Friday, May 15, 2009

The NRA's Image Improves as Support for Gun Control Slips

WASHINGTON (By Shawn Neidorf, Pew Center) April 4, 2007 — Each year since its occurrence in 1999, the April 20 anniversary of the Columbine High School tragedy renews debate about the desirability of stricter controls on firearms. Recent surveys, however, find Americans less disposed to gun control than they were in the years surrounding the shootings.

For example, Americans have a better opinion of the National Rifle Association these days than they did in the mid 1990's. Over this same period, public calls for stricter gun-control laws have also quieted somewhat. A recent Pew nationwide survey found a 52%-to-32% majority of respondents holding a favorable opinion of the NRA, which will hold its massive annual convention on April 13-15 this year in St. Louis. While this is the first time since 1994 that the favorability rating of the group has crossed the 50% mark, positive views of the NRA have been inching upward in Pew polls in recent years.

Opinions of the NRA have improved among most demographic and political groups, but the anti-gun control advocacy organization has made its greatest gains among its traditional constituencies - men, whites and Republicans. Favorable views of the NRA among men, for example, jumped 11 percentage points, from 51% in 1995 to 62% in 2007. By contrast, favorable views among women stand at 42%, little changed from the 1995 level. And, while favorability rose 8 points among whites between 1995 and 2007, favorable views among blacks were essentially unchanged.

Republicans, who held the most favorable view of the NRA in 1995, not only continue to hold the most favorable view in 2007 (72% favorable), but also registered the largest gain in the number holding favorable views of the group -- a 20-percentage point increase. Among Democrats, the increase in positive opinions was very modest. As a result, the gap between the attitudes of Republicans and Democrats toward the NRA grew much wider. In 1995, the gap measured 16% points by 2007.

The NRA remains most popular in the South and the Midwest. The Midwest also experienced the largest increase in favorable views of the group, but attitudes in the West also became substantially more pro-NRA.

Most recently, in October 2006, 56% of people told Gallup they favored stricter gun-sales laws. However, when given the choice in that poll between enforcing current gun laws more strictly or doing that plus passing new gun laws, most people (53%) preferred only that current laws be enforced more strictly.

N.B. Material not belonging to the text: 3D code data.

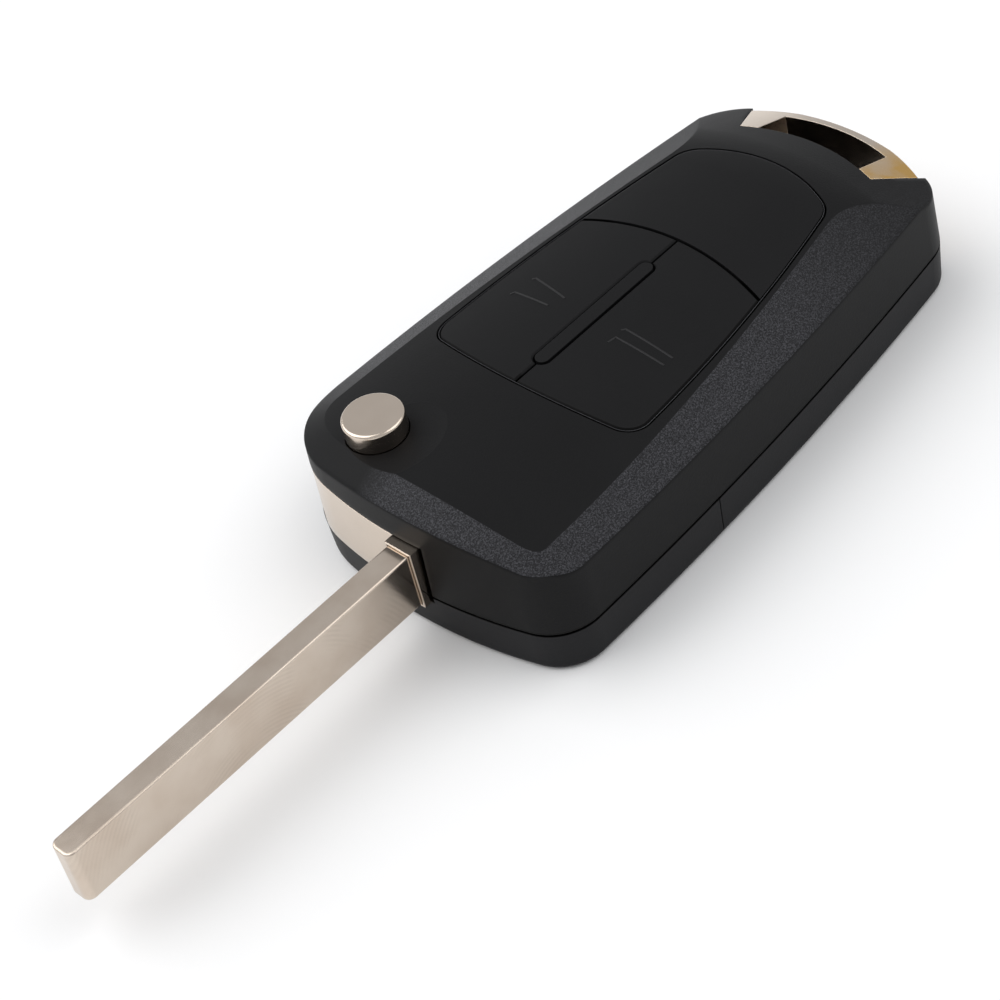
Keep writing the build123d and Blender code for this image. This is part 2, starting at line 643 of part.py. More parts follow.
with BuildPart() as blade_pin:
    with Locations((BLADE_PIN_X, BLADE_Y, HUB_MIDDLE)):
        Cylinder(BLADE_PIN_RADIUS, HUB_HEIGHT - 2 * FIT)
    chamfer(blade_pin.edges().filter_by(GeomType.CIRCLE), 2 * FIT)

# Release button: a cap with a skirt, keyed to the flip head by two splines

with BuildPart() as release_button:
    with Locations((PIVOT_X, PIVOT_Y, RELEASE_BOTTOM)):
        Cylinder(RELEASE_RADIUS, RELEASE_TOP - RELEASE_BOTTOM, align=(Align.CENTER, Align.CENTER, Align.MIN))
        Box(
            2 * spline_reach,
            SPLINE_WIDTH,
            SPLINE_HEIGHT,
            align=(Align.CENTER, Align.CENTER, Align.MIN),
        )
        Cylinder(
            RELEASE_RADIUS - RELEASE_SKIRT,
            RELEASE_CEILING - RELEASE_BOTTOM,
            align=(Align.CENTER, Align.CENTER, Align.MIN),
            mode=Mode.SUBTRACT,
        )
    fillet(release_button.edges().sort_by(Axis.Z)[-1], RELEASE_EDGE)

# Spring that lifts the button and flips the head out

spring_low = POST_TOP + SPRING_WIRE + STACK_GAP / 2
spring_high = RELEASE_CEILING - SPRING_WIRE - STACK_GAP / 2

with BuildPart() as hub_spring:
    with BuildLine(Plane(origin=(PIVOT_X, PIVOT_Y, spring_low))) as coil:
        Helix((spring_high - spring_low) / SPRING_TURNS, spring_high - spring_low, SPRING_RADIUS)
    with BuildSketch(Plane(origin=coil.line @ 0, z_dir=coil.line % 0)) as wire:
        Circle(SPRING_WIRE)
    sweep(wire.sketch, path=coil.line, is_frenet=True)

# Keypad: three buttons and the bar between the front two, all flush with the crowned top

button_height = CASE_HEIGHT - BUTTON_BOTTOM

with BuildPart() as keypad_block:
    extrude(pad_plan(BUTTON_BOTTOM), amount=button_height)
    add(crown, mode=Mode.INTERSECT)


def front_button(side):
    """One of the two front buttons, on the side given as -1 or 1."""
    clear = rectangle(
        Plane.XY.offset(BUTTON_BOTTOM),
        (PAD_FRONT_X - MARGIN, min(-side * CASE_WIDTH, side * BUTTON_GAP / 2)),
        (REAR_X, max(-side * CASE_WIDTH, side * BUTTON_GAP / 2)),
    )
    with BuildPart() as button:
        add(keypad_block.part)
        extrude(rear_zone(BUTTON_BOTTOM, -BUTTON_GAP / 2), amount=button_height, mode=Mode.SUBTRACT)
        extrude(clear, amount=button_height, mode=Mode.SUBTRACT)
        extrude(capsule_plan(BUTTON_BOTTOM, BUTTON_GAP), amount=button_height, mode=Mode.SUBTRACT)
        chamfer(button.faces().sort_by(Axis.Z)[-1].edges(), BUTTON_EDGE)
    return button


unlock_button = front_button(1)
lock_button = front_button(-1)

with BuildPart() as boot_button:
    add(keypad_block.part)
    extrude(rear_zone(BUTTON_BOTTOM, BUTTON_GAP / 2), amount=button_height, mode=Mode.INTERSECT)

with BuildPart() as centre_bar:
    extrude(capsule_plan(MEMBRANE_TOP + STACK_GAP), amount=CASE_HEIGHT)
    add(crown, mode=Mode.INTERSECT)

# Rubber sheet with a dome under each button

front_switch_x = (PAD_FRONT_X + ZONE_X) / 2
rear_switch_x = (ZONE_X + PAD_REAR_X) / 2
front_switch_y = PAD_MIDDLE_WIDTH / 4
switch_places = [(front_switch_x, front_switch_y), (front_switch_x, -front_switch_y), (rear_switch_x, 0)]

with BuildPart() as keypad_membrane:
    extrude(pad_plan(MEMBRANE_Z), amount=MEMBRANE_THICKNESS)
    with BuildSketch(Plane.XY.offset(MEMBRANE_TOP)) as domes:
        with Locations(*switch_places):
            Circle(DOME_RADIUS)
    extrude(amount=DOME_HEIGHT, taper=45)

# Electronics

with BuildPart() as circuit_board:
    extrude(module_plan(BOARD_Z, CARRIER_MARGIN), amount=BOARD_THICKNESS)

switches = []
for place in switch_places:
    with BuildPart() as switch:
        with BuildSketch(Plane.XY.offset(BOARD_TOP)) as body:
            with Locations(place):
                Rectangle(SWITCH_SIZE, SWITCH_SIZE)
        extrude(amount=SWITCH_HEIGHT)
        with BuildSketch(Plane.XY.offset(BOARD_TOP + SWITCH_HEIGHT)) as plunger:
            with Locations(place):
                Circle(PLUNGER_RADIUS)
        extrude(amount=PLUNGER_HEIGHT)
    switches.append(switch)
unlock_switch, lock_switch, boot_switch = switches

with BuildPart() as transmitter_chip:
    with BuildSketch(Plane.XY.offset(BOARD_TOP)) as body:
        with Locations((PAD_FRONT_X + TRANSMITTER_SETBACK, 0)):
            Rectangle(TRANSMITTER_SIZE, TRANSMITTER_SIZE)
    extrude(amount=SWITCH_HEIGHT)

with BuildPart() as crystal:
    with BuildSketch(Plane.XY.offset(BOARD_TOP)) as body:
        with Locations((ZONE_X - CRYSTAL_SETBACK, 0)):
            RectangleRounded(CRYSTAL_LENGTH, CRYSTAL_WIDTH, CRYSTAL_CORNER)
    extrude(amount=SWITCH_HEIGHT)

with BuildPart() as battery:
    with Locations((BATTERY_X, BATTERY_Y, BATTERY_Z)):
        Cylinder(BATTERY_RADIUS, BATTERY_HEIGHT, align=(Align.CENTER, Align.CENTER, Align.MIN))
    chamfer(battery.edges().sort_by(Axis.Z)[-1], BATTERY_STEP, length2=BATTERY_STEP * 2)

# Contacts: one presses on the battery's upper face, the other on its rim, and both rise to the board
leg_x = BATTERY_X + BATTERY_RADIUS / 2
contact_z = BATTERY_Z + BATTERY_HEIGHT + STACK_GAP
rim_y = BATTERY_Y - BATTERY_RADIUS - STACK_GAP
contact_low = leg_x - CONTACT_LENGTH
half_contact = CONTACT_WIDTH / 2

with BuildPart() as contact_negative:
    flat = rectangle(
        Plane.XY.offset(contact_z),
        (contact_low, BATTERY_Y - half_contact),
        (leg_x + CONTACT_THICKNESS, BATTERY_Y + half_contact),
    )
    extrude(flat, amount=CONTACT_THICKNESS)
    leg = rectangle(
        Plane.XY.offset(contact_z),
        (leg_x, BATTERY_Y - half_contact),
        (leg_x + CONTACT_THICKNESS, BATTERY_Y + half_contact),
    )
    extrude(leg, amount=BOARD_Z - STACK_GAP - contact_z)

with BuildPart() as contact_positive:
    strip = rectangle(
        Plane.XY.offset(BATTERY_Z + CONTACT_THICKNESS),
        (BATTERY_X - half_contact, rim_y - CONTACT_THICKNESS),
        (BATTERY_X + half_contact, rim_y),
    )
    extrude(strip, amount=BOARD_Z - STACK_GAP - BATTERY_Z - CONTACT_THICKNESS)

# Carrier: a tray with a deck over the battery, which holds the board

with BuildPart() as board_carrier:
    carrier_z = FLOOR + STACK_GAP
    extrude(module_plan(carrier_z, CARRIER_MARGIN), amount=BOARD_Z - carrier_z)
    extrude(
        module_plan(carrier_z, CARRIER_MARGIN - CARRIER_WALL),
        amount=BOARD_Z - carrier_z,
        mode=Mode.SUBTRACT,
    )
    extrude(module_plan(DECK_Z, CARRIER_MARGIN), amount=DECK)
    leg_window = rectangle(
        Plane.XY.offset(DECK_Z),
        (leg_x - FIT, BATTERY_Y - half_contact - FIT),
        (leg_x + CONTACT_THICKNESS + FIT, BATTERY_Y + half_contact + FIT),
    )
    extrude(leg_window, amount=DECK, mode=Mode.SUBTRACT)
    strip_window = rectangle(
        Plane.XY.offset(DECK_Z),
        (BATTERY_X - half_contact - FIT, rim_y - CONTACT_THICKNESS - FIT),
        (BATTERY_X + half_contact + FIT, rim_y + FIT),
    )
    extrude(strip_window, amount=DECK, mode=Mode.SUBTRACT)

with BuildPart() as transponder:
    chip = rectangle(
        Plane.XY.offset(PARTING_Z + STACK_GAP),
        (CHIP_X - CHIP_LENGTH / 2, CHIP_Y - CHIP_WIDTH / 2),
        (CHIP_X + CHIP_LENGTH / 2, CHIP_Y + CHIP_WIDTH / 2),
    )
    extrude(chip, amount=CHIP_HEIGHT)

pieces = {
    "upper_shell": upper_shell,
    "lower_shell": lower_shell,
    "battery_cover": battery_cover,
    "key_ring_bar": key_ring_bar,
    "blade_hub": blade_hub,
    "key_blade": key_blade,
    "blade_pin": blade_pin,
    "release_button": release_button,
    "hub_spring": hub_spring,
    "unlock_button": unlock_button,
    "lock_button": lock_button,
    "boot_button": boot_button,
    "centre_bar": centre_bar,
    "keypad_membrane": keypad_membrane,
    "circuit_board": circuit_board,
    "unlock_switch": unlock_switch,
    "lock_switch": lock_switch,
    "boot_switch": boot_switch,
    "transmitter_chip": transmitter_chip,
    "crystal": crystal,
    "battery": battery,
    "contact_negative": contact_negative,
    "contact_positive": contact_positive,
    "board_carrier": board_carrier,
    "transponder": transponder,
}

os.makedirs("parts", exist_ok=True)
for name, piece in pieces.items():
    piece.part.label = name
    export_step(piece.part, f"parts/{name}.step")
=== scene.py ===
import math

import bmesh
import bpy
from mathutils import Matrix, Vector


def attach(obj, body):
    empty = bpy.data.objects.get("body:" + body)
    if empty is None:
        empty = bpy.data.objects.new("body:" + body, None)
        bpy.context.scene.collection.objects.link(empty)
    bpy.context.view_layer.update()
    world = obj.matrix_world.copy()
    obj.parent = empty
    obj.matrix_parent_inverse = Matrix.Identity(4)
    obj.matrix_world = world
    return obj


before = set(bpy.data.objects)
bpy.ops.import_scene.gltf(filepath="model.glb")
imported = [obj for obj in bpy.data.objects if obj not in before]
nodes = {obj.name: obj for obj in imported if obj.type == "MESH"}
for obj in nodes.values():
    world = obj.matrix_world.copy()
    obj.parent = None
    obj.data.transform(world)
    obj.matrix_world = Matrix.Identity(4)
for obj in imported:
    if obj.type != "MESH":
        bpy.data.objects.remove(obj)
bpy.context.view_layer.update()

MM = 0.001


# Ways to write a material

def colour(text):
    """A colour written as in a paint chart, as the linear values that a shader takes."""
    channels = [int(text[i:i + 2], 16) / 255 for i in (1, 3, 5)]
    return tuple(c / 12.92 if c <= 0.04045 else ((c + 0.055) / 1.055) ** 2.4 for c in channels) + (1.0,)


def start(name):
    """A new material without nodes, and its tree."""
    material = bpy.data.materials.new(name)
    material.use_nodes = True
    material.node_tree.nodes.clear()
    return material, material.node_tree


def node(tree, kind, settings=None, *values, out=None, **named):
    """Adds a node with its settings. Its inputs are given in order or by name, each as a value or another node's
    output. What comes back is its first output, or the one that is asked for."""
    made = tree.nodes.new("ShaderNode" + kind)
    for key, value in (settings or {}).items():
        setattr(made, key, value)
    places = [place for place in made.inputs if place.enabled]
    for place, value in list(zip(places, values)) + [(made.inputs[key.replace("_", " ")], named[key]) for key in named]:
        if isinstance(value, bpy.types.NodeSocket):
            tree.links.new(value, place)
        else:
            place.default_value = value
    return made.outputs[out] if out else next((end for end in made.outputs if end.enabled), None)


MIX = {"data_type": "RGBA"}
TIMES = {"operation": "MULTIPLY"}
TIMES_PLUS = {"operation": "MULTIPLY_ADD"}
LARGER = {"operation": "MAXIMUM"}
SIZE_OF = {"operation": "ABSOLUTE"}
NEAR = {"operation": "COMPARE"}

# Painted shade: a near black that stands in for the shade in gaps and undercuts.
PAINTED_SHADE = colour("#020202")  # gaps and undercuts that no light gets into


# ABS moulded in a spark-eroded tool: matt, and nearly even to the eye on the crown and the walls. The sloping bands
# have a coarser grain, and fine grey glints are painted into their colour as highlights.

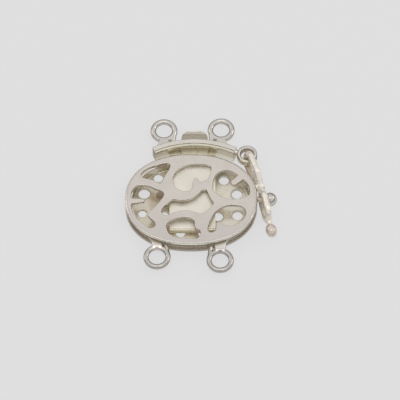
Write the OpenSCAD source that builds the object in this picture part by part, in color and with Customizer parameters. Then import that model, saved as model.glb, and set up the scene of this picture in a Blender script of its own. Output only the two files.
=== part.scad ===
// Two-strand box clasp in pierced silver, shown fastened and lying on its back.
// +X is to the right, +Y is towards the tongue's thumb tab, +Z is up, out of the pierced front.
// The origin is the middle of the box's back face. All sizes are in millimetres.

/* [Box] */
// Width of the oval front and back plates, across the strands
plate_w = 18.0; // [16:0.1:20]
// Length of the oval plates, along the strands
plate_l = 14.1; // [13:0.1:15]
// Fullness of the oval: 2 is an ellipse, more is squarer
oval_power = 2.18; // [2:0.02:2.5]
// Height of the box, back face to front face
box_h = 2.4; // [2.3:0.05:2.6]
// Thickness of the pierced front plate
front_t = 0.55; // [0.4:0.05:0.6]
// Thickness of the back plate
back_t = 0.45; // [0.35:0.05:0.5]
// How far the side band is set in from the plates' edges
band_inset = 0.55; // [0.4:0.05:0.7]
// Thickness of the side band
band_t = 0.45; // [0.35:0.05:0.6]
// How far the plates' outer edges are rounded over
rim_round = 0.16; // [0.08:0.02:0.2]

/* [Blade] */
// Width of the folded blade
blade_w = 6.3; // [5.5:0.1:6.6]
// How far the blade sits to the right of the box's middle
blade_x = 0.15; // [0:0.05:0.3]
// Thickness of the blade's sheet
sheet_t = 0.22; // [0.18:0.01:0.24]
// Where the blade's fold lies inside the box, along Y
fold_y = -4.2; // [-4.6:0.1:-3.8]
// Height of the fold's centre
fold_z = 0.94; // [0.92:0.01:1.0]
// Outer radius of the fold
fold_r = 0.40; // [0.35:0.01:0.42]
// Height of the upper leaf's middle just inside the mouth, where it is highest
leaf_high_z = 1.62; // [1.5:0.01:1.65]
// Height of the upper leaf's middle where it passes through the end plate
leaf_low_z = 1.19; // [1.15:0.01:1.3]
// Side clearance of the blade in the mouth
mouth_gap = 0.2; // [0.1:0.05:0.4]

/* [Thumb tab] */
// Width of the thumb tab
tab_w = 3.65; // [3:0.05:4]
// How far the thumb tab's end lies from the box's middle
tab_end_y = 11.2; // [10.8:0.05:11.5]
// How far the thumb tab's end turns up
tab_lift = 0.36; // [0:0.02:0.5]
// Radius of the thumb tab's corners
tab_corner = 1.0; // [0.4:0.1:1.2]

/* [End plate] */
// Outer radius of the arched end plate
end_r = 13.2; // [12.5:0.1:14]
// Thickness of the end plate, both bands together
end_t = 1.1; // [0.9:0.05:1.2]
// Half of the angle that the end plate spans, degrees
end_half_angle = 26.2; // [24:0.1:26.4]
// Where the middle of the end plate's outer face lies, along Y
end_front_y = 9.5; // [9.4:0.05:9.8]

/* [Strand loops] */
// Radius of the hole that a strand's ring passes through
loop_hole_r = 1.14; // [1:0.01:1.2]
// Radius of the wire of the box's loops
box_loop_wire_r = 0.37; // [0.3:0.01:0.4]
// Radius of the wire of the tongue's loops, which is a little thicker
tongue_loop_wire_r = 0.40; // [0.3:0.01:0.42]

/* [Safety catch] */
// Height of the hinge ring, the peg and the catch above the back face
catch_z = 1.8; // [1.78:0.01:1.9]
// Radius of the hinge ring, to the middle of its wall
ring_r = 1.14; // [1.1:0.01:1.2]
// Thickness of the hinge ring's wall
ring_t = 0.54; // [0.4:0.02:0.56]
// Height of the hinge ring
ring_h = 1.1; // [0.6:0.05:1.1]
// Radius of the catch's wire in its upper half
upper_wire_r = 0.42; // [0.36:0.01:0.43]
// Radius of the catch's wire in its lower half, where it is drawn a little thinner
lower_wire_r = 0.38; // [0.3:0.01:0.38]
// Distance from the hinge to the crossing of the figure eight
waist_s = 5.27; // [5.2:0.01:5.3]
// Length of the catch, hinge to the middle of the tip
tip_s = 12.2; // [12:0.05:12.4]
// Lean of the upper half of the catch away from the box, degrees
lean_upper = 18.6; // [18.4:0.1:19.0]
// Lean of the lower half of the catch away from the box, degrees
lean_lower = 11.9; // [11.8:0.1:12.5]
// Roll of the upper half about its length, its top away from the box, degrees
roll_upper = 12; // [8:1:14]
// Roll of the lower half about its length, its top away from the box, degrees
roll_lower = 5; // [0:1:5]
// How far each strand passes to the side of the catch's middle at the crossing
strand_side = 0.2; // [0.15:0.01:0.22]
// Radius of the ball on the peg
peg_ball_r = 0.95; // [0.8:0.01:0.95]
// Radius of the peg's stem
peg_r = 0.33; // [0.25:0.01:0.4]

/* [Hidden] */

silver = [0.80, 0.78, 0.75];
warm_silver = [0.84, 0.81, 0.74];

// Points round the oval, and sub-steps between two control points of a pierced opening
oval_steps = 120;
curve_steps = 3;
// Overlap that joins soldered pieces, and how far a cut runs past a face
bite = 0.1;

front_z = box_h - front_t;
// The hinge ring's centre and the ball's centre, seen from above
ring_at = [7.68, 7.08];
peg_at = [10.69, 0.11];
// The end plate's centre of curvature
end_centre = [0.45, end_front_y - end_r];
end_in_r = end_r - end_t;

// Strand loops. Columns: x, y, y where the shank starts inside the wall, half width of its solder there
box_loops = [
    [-4.56, -8.46, -5.55, 1.30],
    [3.89, -8.99, -5.75, 1.35],
];
tongue_loops = [
    [-3.82, 11.45, 8.55, 1.25],
    [4.14, 11.58, 8.55, 1.25],
];
loop_z = 1.2;
shank_h = 0.84;

// Round holes of the back plate. Columns: x, y, radius
back_holes = [
    [-4.55, 4.35, 0.66],
    [4.50, 3.95, 0.70],
    [-6.45, 1.85, 0.80],
    [6.25, 1.75, 0.74],
    [-6.65, -1.30, 0.60],
    [6.30, -1.60, 0.72],
    [-3.70, -1.60, 0.66],
    [3.65, -1.75, 0.70],
    [-1.45, -4.35, 0.62],
    [1.60, -4.35, 0.62],
    [0.10, 1.40, 0.80],
];

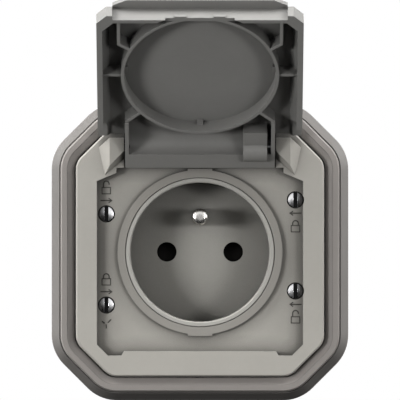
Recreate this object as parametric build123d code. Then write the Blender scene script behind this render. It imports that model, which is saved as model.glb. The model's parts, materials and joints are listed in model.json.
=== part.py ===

Our Congressmen Jim Marshall, John Barrow, Sanford Bishop are staunch supporters of the 2nd Admendment. 2008 candidates Bobby Saxon, Doug Heckman, Bill Gillespie, Bill Jones were also staunch supporters as well.
This year we have democratis candidates for governor who are also supportive of gun rights, Thurbert Baker, who has been endorsed by the NRA numeruous times, DuBose Porter who is from Rural Georgia & David Poythress.

1 comment:

Dave said...

The problem with gun control is that it controls guns, not crime. Law-abiding citizens who legally own firearms rarely commit violent crimes. On the other hand, violent criminals never seem to have a problem acquiring firearms-- even in cities with VERY stringent gun control. Study the statistics and you'll find that violent crime rates are among the highest in areas with the tightest gun control. The key to reducing gun-related crime is to control criminals-- not law abiding gun owners.